Engaging an Auditor Early in the Process

Many companies delay auditor engagement until they believe they are ready for fieldwork. Starting that conversation earlier is generally more useful. Auditors can clarify scope questions, confirm whether specific control designs will satisfy audit requirements, and explain their evidence expectations before the company spends months building documentation that does not meet the standard. Not all audit firms work the same way, and their specific requirements for evidence format, testing methodology, and reporting standards vary enough to matter.

Common Gaps That Surface During a First Audit Cycle

First-time SOC 2 audits reliably surface a consistent set of gaps across companies of similar size and stage. Understanding these in advance allows companies to address them systematically rather than reactively.

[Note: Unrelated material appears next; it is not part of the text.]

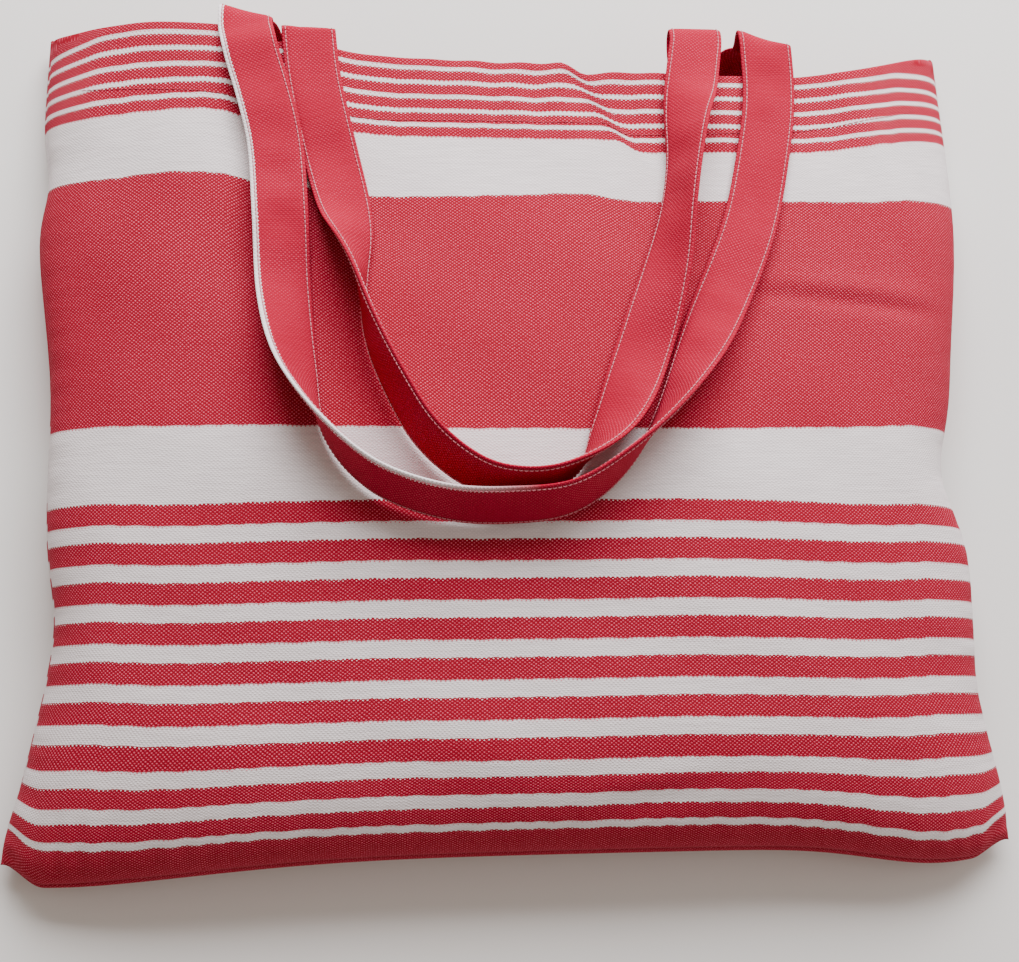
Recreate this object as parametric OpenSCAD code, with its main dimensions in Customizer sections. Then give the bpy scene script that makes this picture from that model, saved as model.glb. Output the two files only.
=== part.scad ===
// Striped cotton tote bag, filled out and lying on its back panel.
// +X runs across the bag, +Y towards its open mouth, +Z up out of the front panel.

/* [Bag] */
// Width of the flat bag between its side seams
flat_w = 450; // [420:5:460]
// Length from the bottom seam to the mouth at the side seams
bag_l = 385; // [370:5:400]
// How far the middle of the mouth sits back from its corners
mouth_dip = 20; // [5:1:25]
// How far the filled lower half draws the side seams in
side_pull = 13; // [0:1:16]
// Height of the front panel over the filled part
fill_h = 60; // [50:1:66]
// Height of the front panel's edge in the middle of the mouth
mouth_h = 40; // [34:1:46]
// Extra height of the fold near the mouth's left corner
left_fold = 9; // [0:1:12]
// Height of the seams at the bag's corners
corner_z = 8; // [5:1:12]
// Extra height of the seams at the middle of each side
seam_rise = 14; // [8:1:18]
// Thickness of the panel cloth
cloth_t = 1.5; // [1:0.1:1.8]

/* [Hem and seams] */
// Depth of the turned-in hem at the mouth
hem_d = 35; // [25:1:40]
// Thickness of the turned-in hem cloth
hem_t = 1.2; // [0.8:0.1:1.4]
// Width of the overlocked seam allowances inside the bag
allowance_w = 8; // [5:0.5:12]
// Thickness of a seam allowance
allowance_t = 1.6; // [1:0.1:2]

/* [Handles] */
// Width of the straps
strap_w = 25; // [20:1:26]
// Thickness of the folded straps
strap_t = 2.5; // [1.5:0.1:2.8]
// Distance from the middle of the bag to the front handle's sewn ends
front_end_x = 90; // [80:1:92]
// Distance from the middle of the bag to the back handle's sewn ends
back_end_x = 100; // [95:1:105]
// Distance from the middle of the bag to the back handle where it bends over the mouth
back_bend_x = 118; // [117:1:125]
// Radius of the bend over the mouth's edge
bend_r = 5; // [5:0.5:6]

/* [Thread] */
// Width of a row of sewing thread
thread_w = 0.8; // [0.5:0.1:1]
// Thickness of a row of sewing thread
thread_t = 0.4; // [0.3:0.1:0.5]

/* [Hidden] */

// Steps across and along a panel
across = 28;
along = 20;
// Grid steps over which a bottom corner is pinched flat
corner_steps = 5;
// Gap left between layers of cloth that lie on each other
ply_gap = 0.4;
// Gap under a strap that lies on the front panel, and between a strap end and its hem
strap_gap = 1.6;
end_gap = 1.4;
// Share of the length over which the bottom and the back round up to the seam
bottom_round = 0.15;
back_round = 0.2;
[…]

  • Access review records are absent or inconsistently maintained, meaning there is no documented evidence that permissions were reviewed on a defined schedule even if the reviews informally occurred.
  • Incident response plans exist as documents but have never been tested, leaving no evidence that the organization can execute the plan under actual conditions.
  • Risk assessment processes are described in policy documents but have not produced formal outputs — no risk register, no documented treatment decisions, no dated review records.
  • Vendor management programs lack periodic review evidence, particularly for critical infrastructure providers whose SOC 2 reports have not been collected and evaluated on a regular basis.
  • Security awareness training completion records are missing or cover only a subset of employees, creating a gap in the control that requires organization-wide coverage.
  • Encryption configurations are technically sound but undocumented, meaning auditors cannot confirm the control exists without reconstructing it through engineering interviews rather than formal records.

Each of these gaps is fixable before the observation period ends, but fixing them after the observation period begins does not retroactively satisfy the auditor’s requirement to observe the control operating over the full period. Front-loading remediation is consistently the most effective approach to a clean first report.

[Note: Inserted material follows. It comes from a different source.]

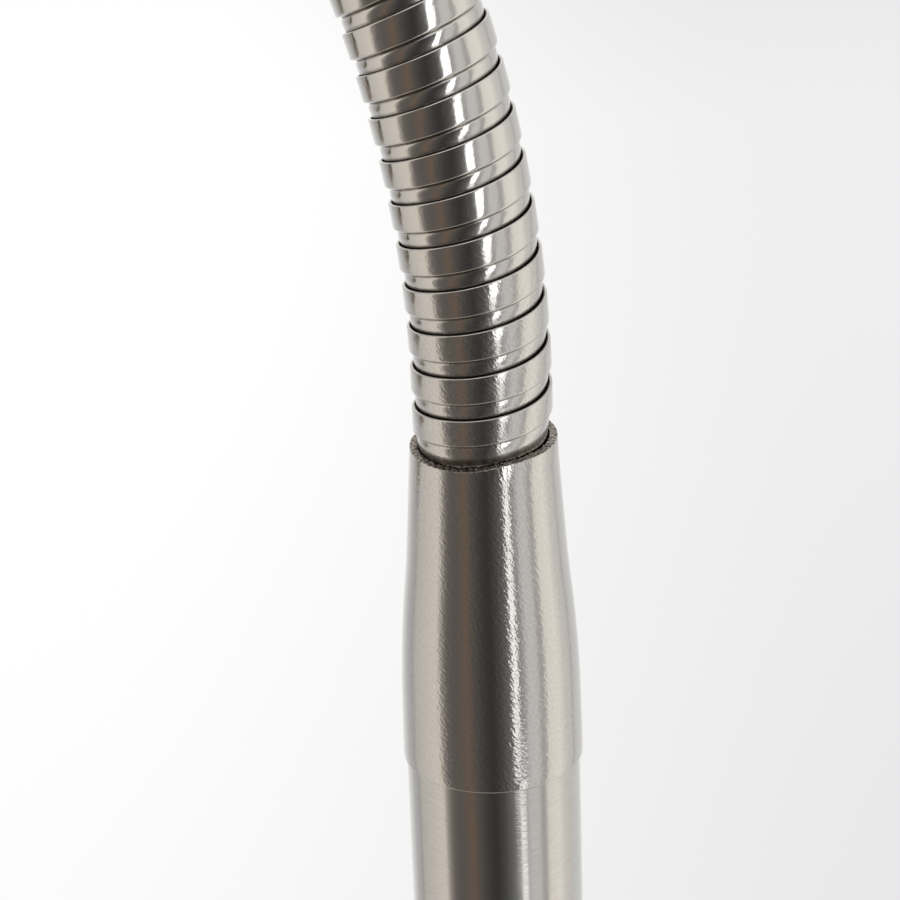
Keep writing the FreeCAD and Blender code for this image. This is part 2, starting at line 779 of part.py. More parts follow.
def makeHolder():
    capWall = 2 * size.cupWall
    capStep = size.holderCapLength / 1.5
    keep(turnedBody("holder_cap", [
        (threadHole, 0),
        (size.holderRadius, 0),
        (size.holderRadius, size.holderCapLength),
        (size.holderRadius - capWall, size.holderCapLength),
        (size.holderRadius - capWall, capStep),
        (threadHole, capStep),
    ], raised(holderBack, headPlace)))
    shoulderTop = cupFront - holderJoint
    cavity = size.shellRadius + size.looseGap
    contactHole = size.contactRadius / 2 + size.runningGap
    keep(turnedBody("lamp_holder", [
        (contactHole, 0),
        (size.holderRadius, 0),
        (size.holderRadius, shoulderTop - size.holderShoulderHeight),
        (size.holderShoulderRadius, shoulderTop - size.holderShoulderHeight),
        (size.holderShoulderRadius, shoulderTop),
        (size.holderSkirtRadius, shoulderTop),
        (size.holderSkirtRadius, size.holderLength),
        (cavity, size.holderLength),
        (cavity, size.holderWall),
        (contactHole, size.holderWall),
    ], raised(holderJoint, headPlace)))
    keep(turnedBody("screw_shell", [
        (size.contactRadius + size.looseGap, 0),
        (size.shellRadius, 0),
        (size.shellRadius, size.shellLength),
        (size.shellRadius - size.shellWall, size.shellLength),
        (size.shellRadius - size.shellWall, size.shellWall),
        (size.contactRadius + size.looseGap, size.shellWall),
    ], raised(shellBack, headPlace)))
    keep(turnedBody("centre_contact", [
        (0, 0),
        (size.contactRadius / 2, 0),
        (size.contactRadius / 2, size.holderWall),
        (size.contactRadius, size.holderWall),
        (size.contactRadius, size.holderWall + size.shellWall + size.contactHeight),
        (0, size.holderWall + size.shellWall + size.contactHeight),
    ], raised(holderJoint, headPlace)))
    keep(turnedBody("shade_ring", [
        (size.holderSkirtRadius + size.runningGap, 0),
        (size.ringRadius, 0),
        (size.ringRadius, size.ringHeight - size.cupWall),
        (size.ringRadius - size.cupWall, size.ringHeight),
        (size.holderSkirtRadius + size.runningGap, size.ringHeight),
    ], raised(cupFront + size.shadeWall, headPlace)))


def makeShade():
    bead = size.shadeBeadRadius
    mouthInside = size.shadeMouthRadius - size.shadeWall
    keep(turnedBody("shade", [
        (size.holderSkirtRadius + size.looseGap, 0),
        (size.cupRadius, 0),
        (size.shadeMouthRadius, size.shadeLength, size.shadeBellRadius, 1),
        (size.shadeMouthRadius + bead, size.shadeLength + bead, bead, 1),
        (size.shadeMouthRadius, size.shadeLength + 2 * bead, bead, 1),
        (mouthInside, size.shadeLength + 2 * bead),
        (mouthInside, size.shadeLength),
        (size.cupRadius - size.shadeWall, size.shadeWall, size.shadeBellRadius - size.shadeWall, -1),
        (size.holderSkirtRadius + size.looseGap, size.shadeWall),
    ], raised(cupFront, headPlace)))


def makeBulb():
    tip = size.bulbTipHeight
    keep(turnedBody("bulb_cap", [
        (0, -tip),
        (size.bulbTipRadius, -tip),
        (size.bulbTipRadius, 0),
        (size.bulbCapRadius, tip),
        (size.bulbCapRadius, size.bulbCapLength),
        (0, size.bulbCapLength),
    ], raised(bulbBack, headPlace)))
    ballLevel = size.bulbLength - size.bulbRadius
    neckDrop = squareRoot(size.bulbRadius * size.bulbRadius - size.bulbNeckRadius * size.bulbNeckRadius)
    neckRise = ballLevel - neckDrop
    inner = size.bulbRadius - size.bulbWall
    innerNeck = size.bulbNeckRadius - size.bulbWall
    innerRise = ballLevel - squareRoot(inner * inner - innerNeck * innerNeck)
    keep(turnedBody("bulb_glass", [
        (innerNeck, 0),
        (size.bulbNeckRadius, 0),
        (size.bulbNeckRadius, neckRise),
        (size.bulbRadius, ballLevel, size.bulbRadius, 1),
        (0, size.bulbLength, size.bulbRadius, 1),
        (0, size.bulbLength - size.bulbWall),
        (inner, ballLevel, inner, -1),
        (innerNeck, innerRise, inner, -1),
    ], raised(bulbBack + size.bulbCapLength, headPlace)))


# ---- switch -------------------------------------------------------------------------------


def makeSwitch():
    bodyFoot = switchFront - size.switchThickness
    halfLength = size.switchLength.value / 2
    corner = Placement(Vector(-halfLength, -size.switchWidth.value / 2, bodyFoot.value), Rotation())
    block = primitive("Part::Box", "switch_block", {
        "Length": size.switchLength, "Width": size.switchWidth, "Height": size.switchThickness,
    }, switchAxisPlace.multiply(corner))
    neckLength = size.cupRadius + size.bushingReach - bodyFoot
    bushing = rod("switch_bushing", size.bushingRadius, neckLength, raised(bodyFoot, switchAxisPlace))
    shaftHole = rod("switch_bore", size.shaftRadius + size.runningGap, neckLength,
                    raised(switchFront - size.shaftSunk - size.runningGap, switchAxisPlace))
    solid = fused("switch_solid", block, bushing)
    keep(cut("switch_body", solid, shaftHole))
    hexNut("switch_nut", size.switchNutRadius, size.switchNutHeight, size.bushingRadius + size.runningGap,
           raised(size.cupRadius, switchAxisPlace))
    shaftLength = knobFoot + knobBoreDepth - size.looseGap - (switchFront - size.shaftSunk)
    shaftPlace = raised(switchFront - size.shaftSunk, switchAxisPlace)
    shaft = rod("switch_shaft_round", size.shaftRadius, shaftLength, shaftPlace)
    flatDepth = size.shaftRadius.value / 2
    flatPlace = Placement(Vector(flatDepth, -size.shaftRadius.value, knobFoot.value), Rotation())
    flat = primitive("Part::Box", "switch_shaft_flat", {
        "Length": 2 * size.shaftRadius, "Width": 2 * size.shaftRadius, "Height": size.knobLength,
    }, switchAxisPlace.multiply(flatPlace))
    keep(cut("switch_shaft", shaft, flat))
    knob = turnedBody("switch_knob", [
        (size.shaftRadius + size.pressGap, 0),
        (size.knobRadius, 0),
        (size.knobRadius, size.knobLength - size.knobCap / 2),
        (size.knobRadius - size.knobCap / 2, size.knobLength),
        (0, size.knobLength),
        (0, knobBoreDepth),
        (size.shaftRadius + size.pressGap, knobBoreDepth),
    ], raised(knobFoot, switchAxisPlace))
    document.recompute()
    before = knob.Shape.Volume
    fluteLength = size.knobLength + size.knobCap
    holeRing(knob, "knob_flute", size.knobRadius, size.fluteRadius, fluteLength, fluteCount)
    document.recompute()
    print(f"switch_knob flutes take {before - knob.Shape.Volume:.1f} cubic mm")
    keep(knob)


def checkAndWrite():
    document.recompute()
    for item in document.Objects:
        if "Invalid" in item.State or "Error" in item.State:
            raise RuntimeError(f"{item.Label} did not compute: {item.State}")
    for label, item in parts.items():
        if item.Shape.isNull() or not item.Shape.isValid() or not item.Shape.Solids:
            raise RuntimeError(f"{label} has no sound solid")
    os.makedirs("parts", exist_ok=True)
    for label, item in parts.items():
        item.Shape.exportStep(f"parts/{label}.step")
        box = item.Shape.BoundBox
        print(f"{label}: {len(item.Shape.Solids)} solid, {item.Shape.Volume / 1000:.3f} cubic cm, "
              f"Z {box.ZMin:.2f} to {box.ZMax:.2f}")
    print(f"{len(parts)} sub-parts")


makeBase()
makeInlet()
makePoleLead()
makePole()
makeCollar("gooseneck_collar", raised(collarFoot))
makeFitting("hose_fitting_lower", size.spigotLength, raised(collarFoot + fittingBase))
makeNeck()
makeHead()
checkAndWrite()
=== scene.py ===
import json
import math

import bpy
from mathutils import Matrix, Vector, noise


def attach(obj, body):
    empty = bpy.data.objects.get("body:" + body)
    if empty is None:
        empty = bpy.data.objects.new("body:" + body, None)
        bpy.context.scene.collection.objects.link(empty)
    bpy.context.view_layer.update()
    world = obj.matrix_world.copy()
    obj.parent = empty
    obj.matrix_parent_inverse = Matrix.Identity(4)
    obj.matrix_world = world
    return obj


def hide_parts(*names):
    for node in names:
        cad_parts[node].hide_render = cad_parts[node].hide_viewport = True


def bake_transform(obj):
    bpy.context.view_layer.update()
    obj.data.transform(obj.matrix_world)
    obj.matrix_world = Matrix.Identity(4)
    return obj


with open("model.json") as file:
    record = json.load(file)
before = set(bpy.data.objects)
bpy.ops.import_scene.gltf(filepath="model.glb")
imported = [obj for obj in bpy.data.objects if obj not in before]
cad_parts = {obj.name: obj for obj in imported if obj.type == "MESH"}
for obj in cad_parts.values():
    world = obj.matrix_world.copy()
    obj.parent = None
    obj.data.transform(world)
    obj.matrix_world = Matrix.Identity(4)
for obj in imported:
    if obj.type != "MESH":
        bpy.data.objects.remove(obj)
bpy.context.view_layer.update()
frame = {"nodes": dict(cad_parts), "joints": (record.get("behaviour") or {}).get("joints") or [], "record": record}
print("frame loaded:", len(frame["nodes"]), "nodes")

mm = 0.001  # sizes in the dictionaries are in millimetres and degrees
micron = 0.001 * mm
noiseSpan = (0.3, 0.7)  # where most values of a noise lie

pivots = {joint["name"]: Vector(joint["pos_m"]) for joint in frame["joints"]}
bends = sorted(name for name in pivots if name.startswith("neck_bend"))
neckStart = pivots[bends[0]]
neckEnd = pivots[bends[-1]]


def bendRadius():
    reach = neckEnd - neckStart  # the neck leaves its start straight up and curves towards -X
    return -(reach.x ** 2 + reach.z ** 2) / (2 * reach.x)


neckRadius = bendRadius()
linkTurn = 2 * math.asin((pivots[bends[1]] - neckStart).length / (2 * neckRadius))
neckTurn = linkTurn * (len(bends) - 1)
linkLength = linkTurn * neckRadius
neckLength = neckTurn * neckRadius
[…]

Concluding Thoughts: Making SOC 2 a Durable Program Rather Than a One-Time Event

SOC 2 compliance is not a project with a finish line. A report expires after twelve months, and the controls that produced it must continue to function throughout the year if the next audit cycle is to be straightforward. Companies that treat the first audit as a sprint — building controls, producing documentation, then returning to informal operations — typically find their second audit significantly harder than their first.

The companies that build SOC 2 compliance into their operational rhythm early tend to experience less disruption at renewal. This means assigning clear ownership to individual control areas, maintaining documentation as a standard part of ongoing operations rather than a pre-audit exercise, and reviewing the control environment regularly rather than only when an auditor is scheduled to arrive.

For SaaS companies in Austin working through this process, the practical work is less about understanding the framework and more about building internal habits that produce consistent evidence over time. The framework is relatively stable. The challenge is operational consistency — which is, ultimately, what the audit is designed to test.